Jalan Kereta api sepanjang pantai Galle Face Kolombo.

Informasi banyak hal justru diperoleh dari supir taksi. Perosalan politik dalam negeri, hubungan kelompok masyarakat Tamil (pendatang dari India Selatan) dan suku Sinhala, yang dianggap penduduk asli Srilanka sekarang relatif lebih harmonis. Dulu beberapa tahun sempat bersitegang sampai melibatkan senjata dalam konflik yang mengancam keutuhan Srilanka.

Sopir taksi itu ternyata orang Sinhala. Berbahasa Inggris dengan baik, beragama Kristen. Mayoritas penduduk Srilanka beragama Budha, disusul Kristen, kemudian Islam dan Hindu.

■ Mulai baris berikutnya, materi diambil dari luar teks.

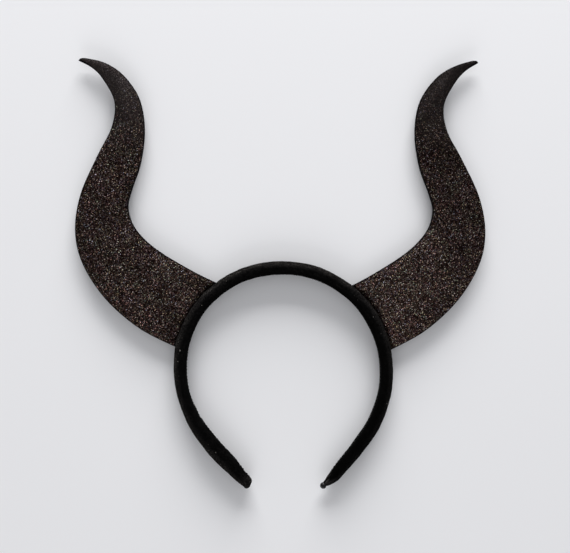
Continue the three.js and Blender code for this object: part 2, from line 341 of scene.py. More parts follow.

Ia mengkritik perilaku para politisi di Srilanka yang menyebabkan Srilanka masuk ke jurang resesi ekonomi yang akut. Terlalu banyak nepotisme dan kepentingan pribadi yang sangat besar di kalangan politisi Srilanka, sehingga nasib rakyat terabaikan. Sipir taksi cerdas dan ramah ini menambahkan, “problemnya ada di para politisi sendiri, sehingga membawa Srilanka ke kemunduran yang besar”.

Dari perjalanan saya selalu membawa banyak cerita, sekaligus informasi langsung dari masyarakat setempat. Menambah pemahaman mengenai dinamika kehidupan sosial politik di negara tujuan.

(Aam Bastaman - Dosen di Univ. Trilogi. Pelancong global).